Well,” said Pooh, “what I like best,” and then he had to stop and think. Because although Eating Honey was a very good thing to do, there was a moment just before you began to eat it which was better than when you were, but he didn’t know what it was called.”
— A.A. Milne (Winnie-the-Pooh)
Last week, we had a few rather blustery days here in New York. I feel very Pooh-esque for having said that. But that’s the exact thought that crowded my mind those days as I walked around in the quiet yet crowded streets of NYC, inside-out umbrellas, plastic-bag tumbleweeds and all. They were bad days for women in skirts and hair not close-cropped or pony-tailed. And as luck would have it on one particularly windy day, I was two for two. Oh, bother. All the while I tugged at my peacoat and wrestled with my unruly hair, as ominous clouds loomed above and stray raindrops hit my forehead, I thought longingly of the warm stovestop and shiny stainless soup pot that beckoned me from home. If only I could race there to sweatpants and a hair tie, to have no responsibility for the day other than a pot of soup to tend to. Wouldn’t that be nice?
In previous winters and near-springs, when I needed the down-comforter equivalent of a meal, I’d turn to a classic tomato soup studded with cheesey croutons, spicy chicken tortilla soup that sings with a hint of lime and cilantro or even a bowl of ramen straight from its crinkly little package. But this season, on another random blustery day (blustery in the wintry kind of way) ruled by accumulating snow and a very sparse pantry, I gathered some cupboard staples and let them soften and simmer and mingle all in one big pot. A new favorite was born.
First, there was the papery onions and garlic that reside in my Nana’s fruit bowl. What’s soup without these aromatics? Then there was the giant can of cannelini beans, the one tucked into the far right corner of my top-most cabinet that I almost couldn’t reach. There was a bit of chicken stock, because there always is, which I stretched with equal parts water. There was one last piney stalk of rosemary left from roasted potatoes or herb-rubbed chicken or something of that sort, a few spices from the cabinet and the remnants of my fresh-grated cheese containers, both pecorino romano and parmesan. And then that half lemon–thank goodness!–that lemon wrapped up in cling wrap on the verge of becoming trash, that saved my soup when I thought it was a dud. Those precious few tablespoons of acidity that left no trace of puckery juice, just dazzling vivid flavor that tied it all together.
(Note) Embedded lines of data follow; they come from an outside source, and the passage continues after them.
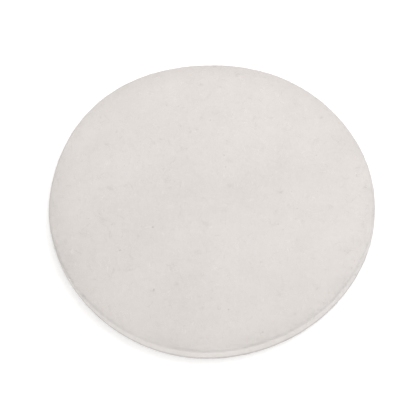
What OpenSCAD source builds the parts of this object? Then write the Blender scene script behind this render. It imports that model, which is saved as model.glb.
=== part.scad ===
// Self-adhesive felt polishing disc for a flat lapidary lap.
// The disc lies flat with its polishing face up: +Z is its axis, and the origin is the centre of
// the lowest face, which is the underside of the release liner.

/* [Felt] */
// Diameter of the disc
disc_d = 152.4; // [100:0.1:305]
// Thickness of the pressed wool felt
felt_t = 9.2; // [3:0.1:20]
// Radius of the soft edge round the polishing face
face_edge_r = 1.2; // [0.3:0.1:1.5]
// Radius of the cut edge round the back
back_edge_r = 0.4; // [0.1:0.1:1]

/* [Adhesive backing] */
// Thickness of the adhesive coat against the felt
felt_coat_t = 0.08; // [0.05:0.01:0.3]
// Thickness of the carrier film between the two coats
carrier_t = 0.05; // [0.02:0.01:0.2]
// Thickness of the adhesive coat that sticks to the lap plate
plate_coat_t = 0.08; // [0.05:0.01:0.3]

/* [Release liner] */
// Thickness of the coated liner paper
liner_t = 0.15; // [0.05:0.01:0.3]
// Width of the knife slit between the two liner halves
slit_w = 0.1; // [0.05:0.01:0.5]

/* [Hidden] */

$fn = 180;

disc_r = disc_d / 2;
// The backing covers the flat of the felt's back, inside its cut edge.
backing_r = disc_r - back_edge_r;

plate_coat_z = liner_t;
carrier_z = plate_coat_z + plate_coat_t;
felt_coat_z = carrier_z + carrier_t;
felt_z = felt_coat_z + felt_coat_t;

// Half of the felt's section, with a round at its upper and its lower outer corner.
module felt_section() {
  square([disc_r - face_edge_r, felt_t]);
  square([backing_r, felt_t - face_edge_r]);
  translate([0, back_edge_r])
    square([disc_r, felt_t - face_edge_r - back_edge_r]);
  translate([disc_r - face_edge_r, felt_t - face_edge_r])
    circle(face_edge_r);
  translate([backing_r, back_edge_r])
    circle(back_edge_r);
}

// One full round layer of the backing.
module backing_layer(thickness) {
  cylinder(r = backing_r, h = thickness);
}

// The half of the liner on the +X side of the slit.
module liner_half() {
  intersection() {
    backing_layer(liner_t);
    translate([slit_w / 2, -disc_r, 0])
      cube([disc_r, disc_d, liner_t]);
  }
}

module felt_disc() {
  color("#e1dcd8")
    translate([0, 0, felt_z])
      rotate_extrude()
        felt_section();
}

module felt_adhesive() {
  color("#e8e0c4")
    translate([0, 0, felt_coat_z])
      backing_layer(felt_coat_t);
}

module carrier_film() {
  color("#dfe4e6")
    translate([0, 0, carrier_z])
      backing_layer(carrier_t);
}

module plate_adhesive() {
  color("#e8e0c4")
    translate([0, 0, plate_coat_z])
      backing_layer(plate_coat_t);
}

module liner_left() {
  color("#efe9da")
    mirror([1, 0, 0])
      liner_half();
}

module liner_right() {
  color("#efe9da")
    liner_half();
}

felt_disc();
felt_adhesive();
carrier_film();
plate_adhesive();
liner_left();
liner_right();
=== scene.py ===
"""Looks of a self-adhesive felt polishing disc.

The disc is a pad of pressed wool felt on double-coated adhesive film, over a split release liner.
"""

import math

import bpy
import numpy as np
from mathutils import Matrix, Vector


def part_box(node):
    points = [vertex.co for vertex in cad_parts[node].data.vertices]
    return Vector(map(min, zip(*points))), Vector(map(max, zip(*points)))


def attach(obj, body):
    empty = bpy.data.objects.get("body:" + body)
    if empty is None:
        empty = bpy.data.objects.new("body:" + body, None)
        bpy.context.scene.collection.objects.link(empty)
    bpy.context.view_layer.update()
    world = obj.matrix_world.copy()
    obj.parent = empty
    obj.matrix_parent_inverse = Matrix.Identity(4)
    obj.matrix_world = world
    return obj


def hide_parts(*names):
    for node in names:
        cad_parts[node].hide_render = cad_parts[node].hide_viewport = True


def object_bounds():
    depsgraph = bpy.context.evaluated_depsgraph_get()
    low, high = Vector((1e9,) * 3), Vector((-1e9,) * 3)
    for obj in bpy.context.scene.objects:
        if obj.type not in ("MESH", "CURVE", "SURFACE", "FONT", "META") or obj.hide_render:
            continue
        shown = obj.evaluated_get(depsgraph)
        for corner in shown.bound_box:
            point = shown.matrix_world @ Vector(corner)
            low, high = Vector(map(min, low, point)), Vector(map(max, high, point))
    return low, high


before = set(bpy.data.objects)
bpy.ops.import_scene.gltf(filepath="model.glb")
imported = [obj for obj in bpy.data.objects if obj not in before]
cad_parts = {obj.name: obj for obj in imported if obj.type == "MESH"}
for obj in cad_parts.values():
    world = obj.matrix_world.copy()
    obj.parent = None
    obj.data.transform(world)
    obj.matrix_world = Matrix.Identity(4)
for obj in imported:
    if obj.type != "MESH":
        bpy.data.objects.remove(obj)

CAD_LOW, CAD_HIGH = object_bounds()
MM = 0.001
QUARTER_TURN = math.pi / 2

# ---------------------------------------------------------------- the felt's shape
FELT_LOW, FELT_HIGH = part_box("felt_disc")
FELT_RADIUS = (FELT_HIGH.x - FELT_LOW.x) / 2
FELT_BACK = FELT_LOW.z
FELT_FACE = FELT_HIGH.z
THICKNESS = CAD_HIGH.z - CAD_LOW.z

# From the centre out, the face is flat, then falls away a little, rolls over into the wall,
# and the wall turns in again at its foot.
FALL_WIDTH = 10.0 * MM
FALL_SLOPE = math.radians(9)
ROLL_RADIUS = 1.35 * MM
FOOT_RADIUS = 0.5 * MM

# Steps along each stretch of that section
FALL_STEPS = 39
ROLL_STEPS = 29
WALL_STEPS = 20
FOOT_STEPS = 19

# The die cut leaves the outline a little out of round: (swells in a turn, size, phase in degrees)
OUTLINE_SWELLS = (
    (2, 0.31 * MM, 70),
    (3, 0.47 * MM, 43),
    (4, 0.09 * MM, -162),
    (5, 0.26 * MM, -78),
    (6, 0.19 * MM, 50),
)
# It also leans: the face sits this far to the left of the back.
LEAN = 0.6 * MM

# ---------------------------------------------------------------- the felt's uneven surface
# A pattern is one or more sizes of noise: (height, width of one lump, seed).
SOFT_LUMPS = ((0.13 * MM, 30 * MM, 11), (0.055 * MM, 11 * MM, 12))
PEBBLES = ((0.030 * MM, 4.2 * MM, 13), (0.022 * MM, 2.2 * MM, 14))
FURROWS = ((-0.045 * MM, 5 * MM, 15), (-0.030 * MM, 2.8 * MM, 16))
WALL_LAYERS = ((0.06 * MM, 5 * MM, 17), (0.05 * MM, 2.4 * MM, 18))
# The wall's layers are this many times wider than they are thick.
LAYER_WIDTH = 5.0
# Pebbles and furrows are lower on the wall by this share.
WALL_SMOOTHING = 0.5

# A shallow crease runs round the rim where the face's skin ends, this far before the wall begins.
CREASE_ABOVE_WALL = 0.9 * MM
CREASE_DEPTH = 0.26 * MM
CREASE_WIDTH = 0.6 * MM
CREASE_WAVER = ((0.3 * MM, 8 * MM, 22),)
# Its strength is this all round, with this more in front, at degrees from +X, and varies in stretches.
CREASE_STRENGTH = 0.4
CREASE_MORE_IN_FRONT = 0.35
CREASE_FRONT = -60
CREASE_STRETCHES = ((0.45, 16 * MM, 2720), (0.3, 4 * MM, 19))
CREASE_LIMITS = (0.05, 1.5)

# How much darker the felt is there than in the middle of its face, as a share: darker towards the rim,
# painted shade in the crease and at the foot, and a little lighter on the wall
RIM_DARKENING = 0.034
CREASE_PAINTED_SHADE = 0.11
WALL_DARKENING = -0.01
FOOT_PAINTED_SHADE = 0.12
# The darkening towards the rim comes in patches: its mean, how it varies, and its least.
RIM_DARKENING_MEAN = 0.76
RIM_DARKENING_PATCHES = ((1.2, 24 * MM, 1279),)
RIM_DARKENING_LEAST = -0.2
# The crease's painted shade is wider than its dip, and the foot's painted shade is deepest at those
# degrees from +X.
CREASE_PAINTED_SHADE_WIDTH = 0.85 * MM
FOOT_FRONT = -70

# ---------------------------------------------------------------- the felt's grid
# Rings of points over the face, the roll and the wall
RINGS_FACE = 108
RINGS_ROLL = 18
RINGS_WALL = 24
RINGS = RINGS_FACE + RINGS_ROLL + RINGS_WALL
# The flat back's rings: each keeps one point in so many, and lies so far inside the last.
BACK_RINGS = ((4, 3 * MM), (5, 12 * MM), (5, 30 * MM))

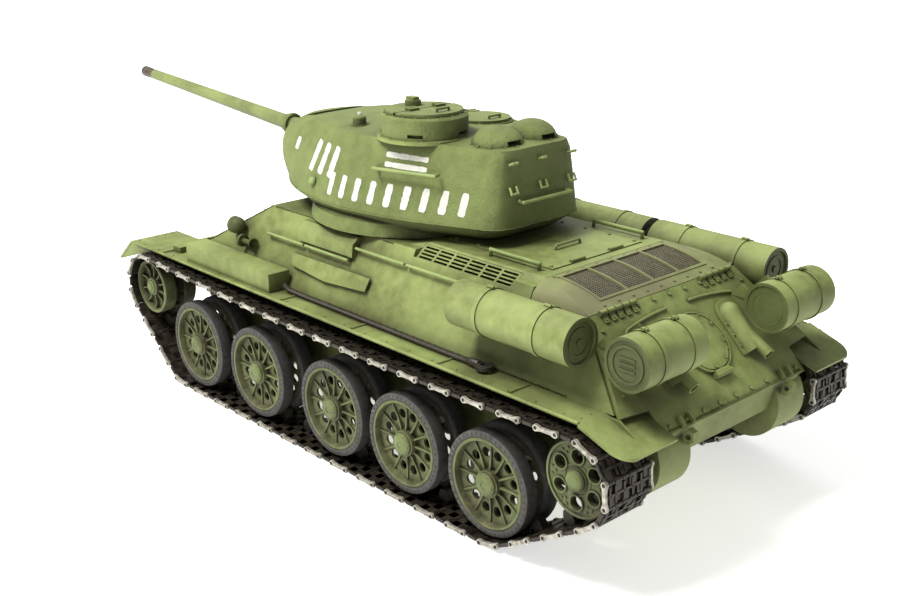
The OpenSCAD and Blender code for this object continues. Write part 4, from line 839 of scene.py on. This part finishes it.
def build_turret():
    """The cast body, open at the gun slot, as a thick shell."""
    rings = turret_skin(turret_rings(4), 3)
    n = len(rings[0])
    bm = bmesh.new()
    grid = [[bm.verts.new(Vector((p.x, p.y + Y_SHIFT, p.z)) * MM) for p in ring] for ring in rings]
    for k in range(len(grid) - 1):
        for i in range(n):
            j = (i + 1) % n
            bm.faces.new((grid[k][i], grid[k][j], grid[k + 1][j], grid[k + 1][i]))
    # roof: rings shrinking to a ridge line, slightly crowned
    prev, steps = grid[-1], 6
    for s in range(1, steps + 1):
        t = s / steps
        row = []
        for p in rings[-1]:
            ridge = Vector((0, max(-70.0, min(52.0, p.y * (1 - 0.15 * t)))))
            q = Vector((p.x, p.y)).lerp(ridge, t)
            z = roof_z(q.y) + 1.5 * (1 - (1 - t) ** 2) * (1 if q.y > -60 else 0.7)
            row.append(bm.verts.new(Vector((q.x, q.y + Y_SHIFT, z)) * MM))
        for i in range(n):
            j = (i + 1) % n
            bm.faces.new((prev[i], prev[j], row[j], row[i]))
        prev = row
    bmesh.ops.remove_doubles(bm, verts=bm.verts, dist=0.00002)
    # cut the slot for the mantlet
    for point, normal in (((-SLOT_X, 0, 0), (1, 0, 0)), ((SLOT_X, 0, 0), (1, 0, 0)),
                          ((0, SLOT_Y + Y_SHIFT, 0), (0, 1, 0)), ((0, 0, SLOT_Z), UP)):
        geom = bm.verts[:] + bm.edges[:] + bm.faces[:]
        bmesh.ops.bisect_plane(bm, geom=geom, plane_co=[q * MM for q in point], plane_no=normal)
    dead = []
    for f in bm.faces:
        c = f.calc_center_median() / MM
        if abs(c.x) < SLOT_X and c.y - Y_SHIFT < SLOT_Y and c.z > SLOT_Z:
            dead.append(f)
    bmesh.ops.delete(bm, geom=dead, context="FACES")
    bmesh.ops.recalc_face_normals(bm, faces=bm.faces)
    mesh = bpy.data.meshes.new("turret_casting")
    bm.to_mesh(mesh)
    bm.free()
    mesh.materials.append(CAST)
    obj = place(mesh, "turret_casting", "turret", smooth=50, replaces=["turret_shell"])
    so = obj.modifiers.new("thickness", "SOLIDIFY")
    so.thickness = 2.6 * MM
    so.offset = -1


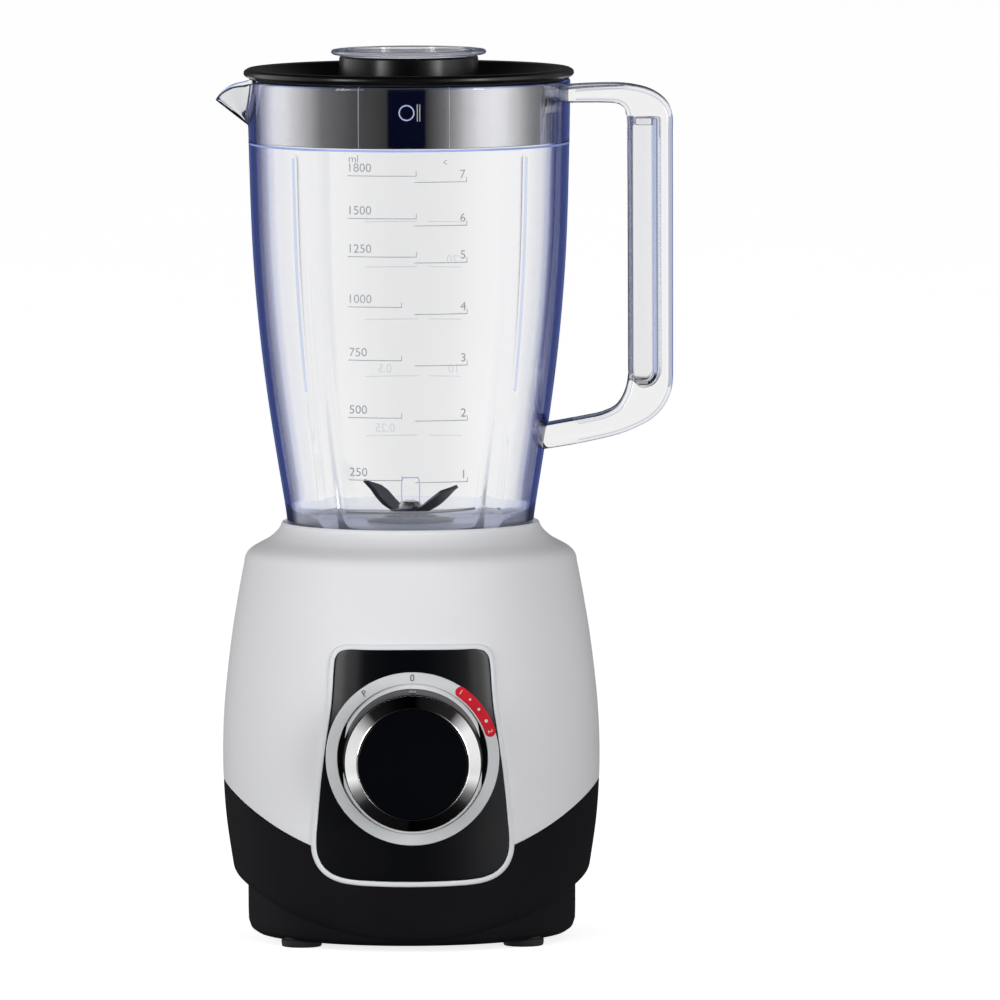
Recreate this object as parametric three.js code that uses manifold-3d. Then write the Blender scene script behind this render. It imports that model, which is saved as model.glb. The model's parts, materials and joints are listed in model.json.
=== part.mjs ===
// Countertop blender: motor base with a rotary speed dial, clear blue-tinted jug with blades, lid and measuring cap.
// Millimetres, +Z up. The origin is the centre of the overall footprint box on the table; the motor axis stands at (AXIS_X, AXIS_Y).
// Everything is modelled about the motor axis first (front of the machine at -Y, handle at +X, spout at -X) and then shifted as one group.
import * as THREE from "three";
import { mergeVertices } from "three/addons/utils/BufferGeometryUtils.js";
import { ConvexGeometry } from "three/addons/geometries/ConvexGeometry.js";
import Module from "manifold-3d";

const wasm = await Module();
wasm.setup();

// ---------------------------------------------------------------- driving dimensions
const AXIS_X = -15.4; // motor axis in the part frame
const AXIS_Y = 12.75;
const GAP = 0.3; // clearance between touching pieces
const SEG = 32; // facets of the large round shells

// base shell, outer radius against height
const BARREL = [
  [0, 72.4], [5.9, 73.6], [15, 75.3], [25, 77.0], [38, 79.0], [46.8, 80.3], [55.6, 81.4], [64.4, 82.1],
  [73.3, 82.7], [86.5, 82.7], [95.3, 82.3], [104.2, 81.8], [113, 81.0], [130.7, 79.0], [148.3, 76.3], [165.5, 73.0],
];
const SHELL = 2.4; // housing wall
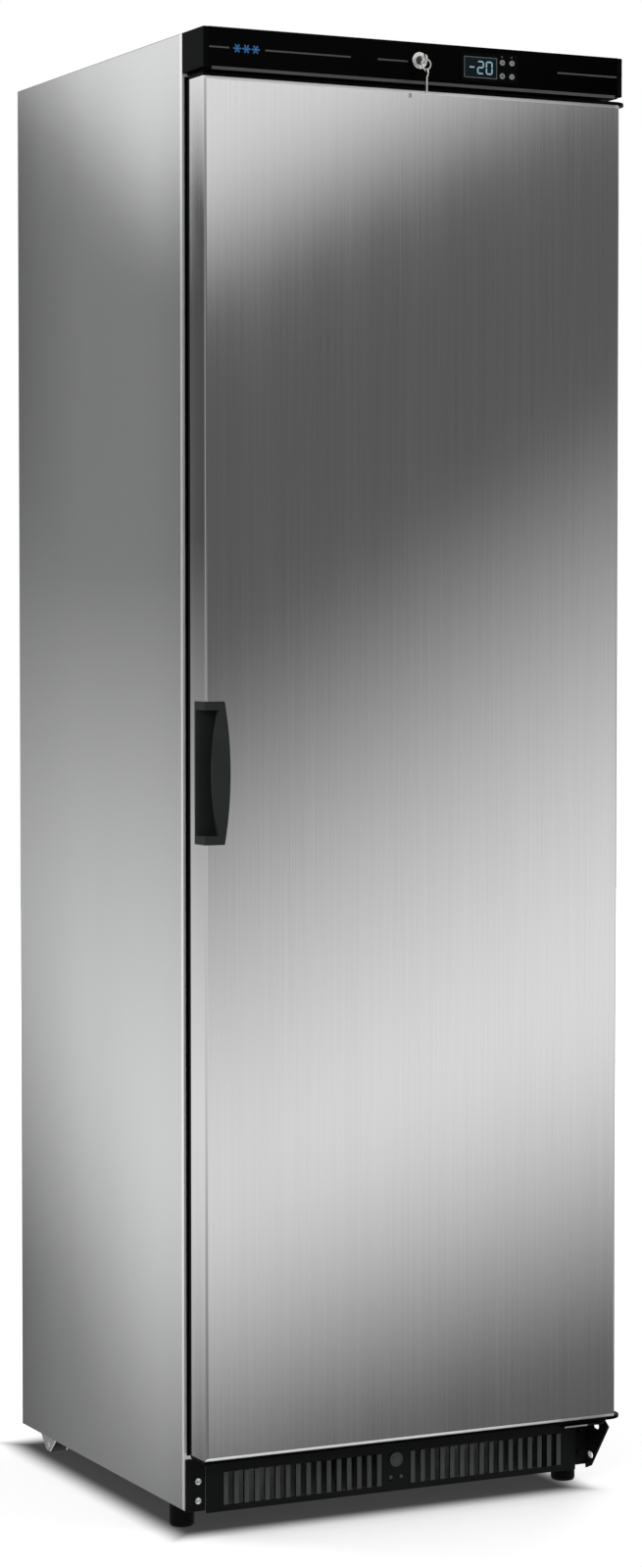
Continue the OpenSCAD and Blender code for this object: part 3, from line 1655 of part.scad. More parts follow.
// Threaded gland that takes the mains cable
module cable_gland() {
    color(black) placed() difference() {
        union() {
            bar_y(gland_x, gland_z, vent_y + 2, cab_d - 0.4, gland_head_d);
            bar_y(gland_x, gland_z, vent_y - 12, vent_y + 3, gland_body_d);
            difference() {
                bar_y(gland_x, gland_z, vent_y - 5, vent_y,
                    gland_head_d + 1);
                bar_y(gland_x, gland_z, vent_y - 6, vent_y + over,
                    gland_body_d - 1);
            }
        }
        bar_y(gland_x, gland_z, vent_y - 20, cab_d + over, cable_d + 0.4);
    }
}

left_side_panel();
right_side_panel();
top_panel();
rear_panel();
base_panel();
base_tray();
cabinet_foam();
inner_liner();
front_grille();
corner_plate();
lower_hinge_bracket();
upper_hinge_bracket();
cabinet_screws();
fascia_housing();
fascia_end_caps();
fascia_panel();
controller();
display_window();
lock_barrel();
shelf_1();
shelf_2();
shelf_3();
shelf_4();
shelf_uprights();
evaporator();
evaporator_cover();
evaporator_fan_motor();
compressor();
compressor_mounts();
condenser();
condenser_shroud();
condenser_fan_motor();
refrigerant_lines();
evaporation_tray();
drain_pipe();
rear_grille();
cable_gland();
roller_brackets();
door_skin();
door_foam();
door_liner();
door_top_cap();
door_bottom_cap();
door_gasket();
door_handle();
hinge_bushes();
left_foot();
right_foot();
left_roller();
right_roller();
lock_plug();
key();
key_ring();
spare_key();
button_1();
button_2();
button_3();
button_4();
evaporator_fan();
condenser_fan();
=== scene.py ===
import json
import math

import bmesh
import bpy
from mathutils import Matrix, Vector


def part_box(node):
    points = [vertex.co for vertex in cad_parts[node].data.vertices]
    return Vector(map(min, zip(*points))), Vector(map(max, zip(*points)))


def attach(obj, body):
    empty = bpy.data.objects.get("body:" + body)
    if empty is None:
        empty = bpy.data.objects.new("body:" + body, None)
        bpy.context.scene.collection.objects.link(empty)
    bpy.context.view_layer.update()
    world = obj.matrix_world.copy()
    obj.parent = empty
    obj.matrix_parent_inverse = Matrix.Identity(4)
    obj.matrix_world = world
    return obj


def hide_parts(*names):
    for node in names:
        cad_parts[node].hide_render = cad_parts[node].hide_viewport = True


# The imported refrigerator, and its box before it is dressed
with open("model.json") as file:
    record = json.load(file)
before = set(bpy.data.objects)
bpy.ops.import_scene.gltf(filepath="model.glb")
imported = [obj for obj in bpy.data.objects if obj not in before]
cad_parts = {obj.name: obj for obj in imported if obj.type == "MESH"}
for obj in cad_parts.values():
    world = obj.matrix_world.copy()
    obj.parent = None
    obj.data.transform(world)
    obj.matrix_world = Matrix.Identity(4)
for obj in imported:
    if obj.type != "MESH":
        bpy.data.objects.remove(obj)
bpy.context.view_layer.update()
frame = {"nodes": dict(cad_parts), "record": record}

MM = 0.001
record = frame["record"]
slot_of = {part["node"]: part["material_slot"] for part in record["subparts"]}
body_of = {node: body for body, nodes in record["behaviour"]["bodies"].items() for node in nodes}


# Node trees

# Sockets of a Mix node that blends colours
COLOUR_A = 6
COLOUR_B = 7
COLOUR_OUT = 2


def add_node(tree, kind, **inputs):
    """A shader node, with its inputs set by name; an underscore stands for a space."""
    node = tree.nodes.new("ShaderNode" + kind)
    for name, value in inputs.items():
        node.inputs[name.replace("_", " ")].default_value = value
    return node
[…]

I wizzed it around in the blender in three batches for a silky smooth consistency and sprinkled it with smoked paprika and drizzled it with olive oil. It was a lovely creamy color, like the falling flakes outside, and it went down ever so nicely on that very blustery day.
White Bean Soup
1 large onion, diced
2 cloves of garlic, chopped
2 15 oz. cans cannelinie beans, drained and rinsed (also called northern beans, white kidney beans)
2 cups chicken stock (homemade if you have it)
2 cups water
1 tsp white pepper
1 stalk fresh rosemary
½ lemon, squeezed (or more to taste)
1/4 Romano cheese, freshly grated
1/4 cup parmasan cheese
salt and pepper to taste
olive oil (optional, for garnish)
smoked paprika (optional for garnish)
Cook onion and garlic over medium heat in a tablespoon or two of olive oil. Sprinkle with a little sea salt *salt will both help to soften the onions by drawing out the water, and serve as the first base of flavor. It is better to season as you go along than in one fell swoop at the end. Food needs time to absorb the flavor–think salting pasta water.* Cook until softened, not browned, about 5-10 minutes.
Add beans (drained and rinsed!), stock, water, rosemary, white pepper, and a pinch of salt. Bring to a boil over high heat, then reduce to a simmer. Cover pot and allow to simmer for about 40 minutes or until beans are soft and soup is fragrant.
Remove from heat and discard rosemary stalk. Add cheese and stir until incorparated.
For the next part, you will need a blender or food processor. In small batches, add soup to the blender and puree until completely smooth. Working with small batches is important unless you want hot soup splatters all over your kitchen!
Ladel into individual bowls and garnish with smoked paprika and olive or anything else that you like.